This time of year, there wasn’t a whole lot to be thankful for, other than the fact that there wasn’t any cotton to pick. For them, winter was as bleak as the Alabama landscape. In Alabama, we are not often afforded the sight of glistening snow resting atop hills and trees in a winter wonderland. Here, the sky just gets gray and the landscape browns – bare trees, brown grass, and muddy earth where fields lay in wait for spring as far as the eye can see.

My great grandmother had four children and they all lived in a small shack house. Wood was a precious thing and that meant only heating one room. My grandmamma says “it got so cold at night. Mama would heat rocks and wrap ‘em up in old towels and things to put in bed with us but we still got so cold. You didn’t dare get out of that bed unless you just had to”.

Families would work all year for the farmer in exchange for monthly rations of staples such as dried beans, flour, and the occasional bit of meat. At harvest’s end they’d get a percentage of profits on the cotton, but all of the staples which had been provided for them were then deducted from the final cost, leaving families in a continued state of dependence upon the farm owner for enough food to survive the winter.
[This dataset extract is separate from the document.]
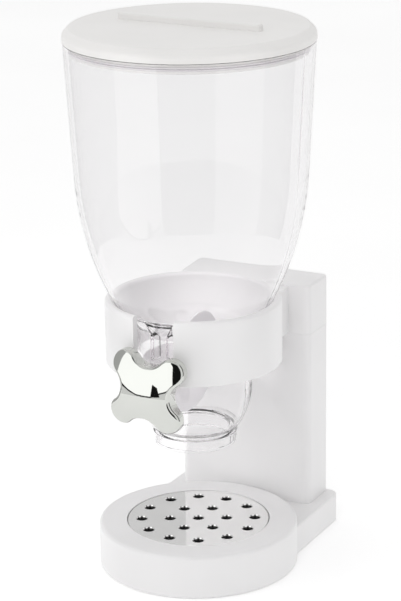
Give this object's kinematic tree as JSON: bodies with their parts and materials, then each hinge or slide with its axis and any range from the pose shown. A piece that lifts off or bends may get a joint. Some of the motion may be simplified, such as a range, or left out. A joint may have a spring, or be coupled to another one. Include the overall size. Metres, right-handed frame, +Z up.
{
  "type": "cereal dispenser",
  "caption": "Countertop dry-food dispenser: clear tapered canister with lid hung in a white ring stand, paddle wheel turned by a front knob, drip grille and tray in the base.",
  "frame": {"origin": "bottom centre of the whole dispenser's box, on the surface that the feet stand on", "axes": "+Z up along the canister's axis, -Y to the front where the knob is, +X to the right seen from the front"},
  "size_m": [0.1744, 0.2024, 0.3992],
  "materials": {
    "white_plastic": "white ABS, satin gloss",
    "lid_plastic": "white ABS, satin top",
    "base_plate_plastic": "white ABS, fine texture",
    "clear_plastic": "clear moulded plastic, polished",
    "chrome_plating": "bright chrome plating on plastic",
    "polished_steel": "polished stainless steel",
    "shaft_plastic": "natural acetal",
    "vane_silicone": "translucent white silicone",
    "foot_rubber": "grey rubber",
    "screw_steel": "zinc-plated steel"
  },
  "bodies": {
    "stand": {"base_housing": "white_plastic", "base_bottom_plate": "base_plate_plastic", "base_plate_screws": "screw_steel", "foot_front_left": "foot_rubber", "foot_front_right": "foot_rubber", "foot_rear_left": "foot_rubber", "foot_rear_right": "foot_rubber", "column_body": "white_plastic", "column_screws": "screw_steel", "ring_bracket": "white_plastic", "bracket_screws": "screw_steel"},
    "canister": {"canister": "clear_plastic", "outlet_collar": "clear_plastic", "shaft_bush": "shaft_plastic"},
    "lid": {"lid": "lid_plastic", "lid_seal": "vane_silicone"},
    "paddle": {"paddle_hub": "shaft_plastic", "paddle_vanes": "vane_silicone"},
    "knob": {"knob": "chrome_plating", "knob_shaft": "shaft_plastic"},
    "tray": {"crumb_tray": "base_plate_plastic"},
    "grille": {"crumb_grille": "polished_steel"}
  },
  "joints": [
    {"name": "canister_lift", "type": "slide", "parent": "stand", "child": "canister", "axis": [0, 0, 1], "range_m": [0, 0.115]},
    {"name": "lid_lift", "type": "slide", "parent": "canister", "child": "lid", "axis": [0, 0, 1], "range_m": [0, 0.06]},
    {"name": "paddle_turn", "type": "hinge", "parent": "canister", "child": "paddle", "pos_m": [0, -0.014, 0.1529], "axis": [0, -1, 0], "continuous": true},
    {"name": "knob_pull", "type": "slide", "parent": "paddle", "child": "knob", "axis": [0, -1, 0], "range_m": [0, 0.12]},
    {"name": "tray_lift", "type": "slide", "parent": "stand", "child": "tray", "axis": [0, 0, 1], "range_m": [0, 0.03]},
    {"name": "grille_lift", "type": "slide", "parent": "tray", "child": "grille", "axis": [0, 0, 1], "range_m": [0, 0.025]}
  ]
}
But with winter came Christmas, and my great grandmother always did manage to make it special despite their hardships. Lela’s life had always been a hard one. Growing up one of nine children in Jackson County, she had spent her childhood traveling from farm to farm with her parents and siblings, picking cotton and tending to whatever crops the farm owner decided to plant. Now she had four kids to provide a Christmas for and keeping them fed and clothed took about all she had and then some.

But she never failed them. She always came through, especially at Christmastime.

Lela squirreled away ingredients all year long. A little sugar here, some dried apples there, maybe some raisins and a bit of cinnamon. After the kids went to bed on Christmas Eve, she’d set to work. Using only what she had on hand and no recipes to speak of, Lela would stay awake all night baking cakes in her little wood stove. She’d make an apple stack cake, a raisin cake, yellow cake with chocolate icing, peanut butter cake, and so on. There was never a plan beyond that of needing to make seven of them – one for each day from Christmas until the New Year.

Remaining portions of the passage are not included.